In den AGBs des Deutschen Alpenvereins kann man nachlesen: "Es steht den Hüttenbewirtschaftenden frei, Anzahlungen einzuheben bzw. im Falle von Rücktritt oder Nichtantritt eine angemessene Stornogebühr geltend zu machen. Details gibt es bei den Hüttenwirtsleuten." Für Gäste heißt dies: Es gibt keine einheitliche Stornoregelung und die Allgemeinen Geschäftsbedingungen sind bei Hütten und in Buchungssystemen weder dieselben noch sind sie leicht zu finden.

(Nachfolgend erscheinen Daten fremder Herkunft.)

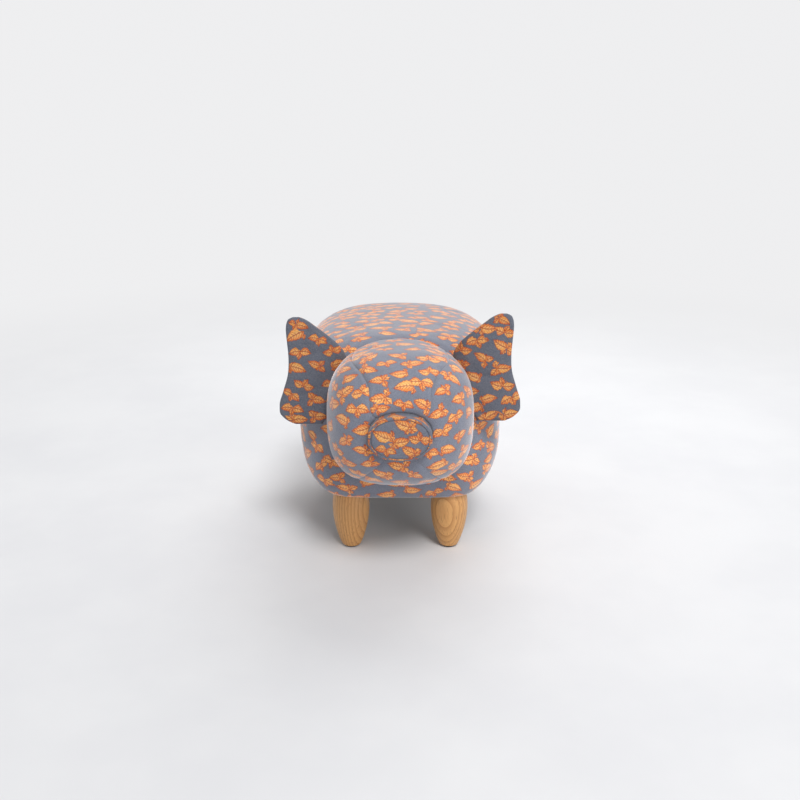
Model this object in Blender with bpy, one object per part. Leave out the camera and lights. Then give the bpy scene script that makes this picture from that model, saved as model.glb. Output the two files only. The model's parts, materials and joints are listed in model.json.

Unterschiede gibt es auch bei den Buchungen: Bei manchen Hütten muss man sich per Telefon oder E-Mail anmelden, bei anderen über ein automatisiertes Buchungssystem. Bei letzterem sieht man die AGBs oft erst, wenn man die Buchung abschließt.

Gut informieren und rechtzeitig Kontakt aufnehmen

Als Mitte September im Gebirge eineinhalb Meter Neuschnee fielen, griffen viele Hüttenwirte zur Schneeschaufel: Ob auf der Wiener Neustätter Hütte im Wettersteingebirge oder auf der Coburger Hütte im gegenüberliegenden Mieminger Gebirge. Auf knapp 2.000 Metern hat Hüttenwirt Jürgen Schranz selber Hand angelegt und den Zustieg zur Coburger Hütte freigelegt. Somit konnten die Gäste zwar zur Coburger Hütte gelangen, doch dahinter war schneebedingt Schluss. "Wenn Gefahr in Verzug ist und beispielsweise Lawinengefahr herrscht, dann bin ich der Letzte, der Stornogebühren einbehält", sagt Jürgen Schranz.

Letztlich sollte die Sicherheit in den Bergen immer vorgehen, denn niemand möchte einen Einsatz der Bergwacht oder der Bergrettung riskieren. Deshalb ist es im Zweifel immer am besten, wenn man sich als Gast gut informiert und rechtzeitig direkten Kontakt zu den Hüttenwirten und -wirtinnen aufnimmt.

Auf vielen Berghütten geht die Saison nun zu Ende. Doch Hüttenstornos bei alpinen Gefahren werden spätestens beim Skitourengehen im Winter wieder ganz aktuell werden.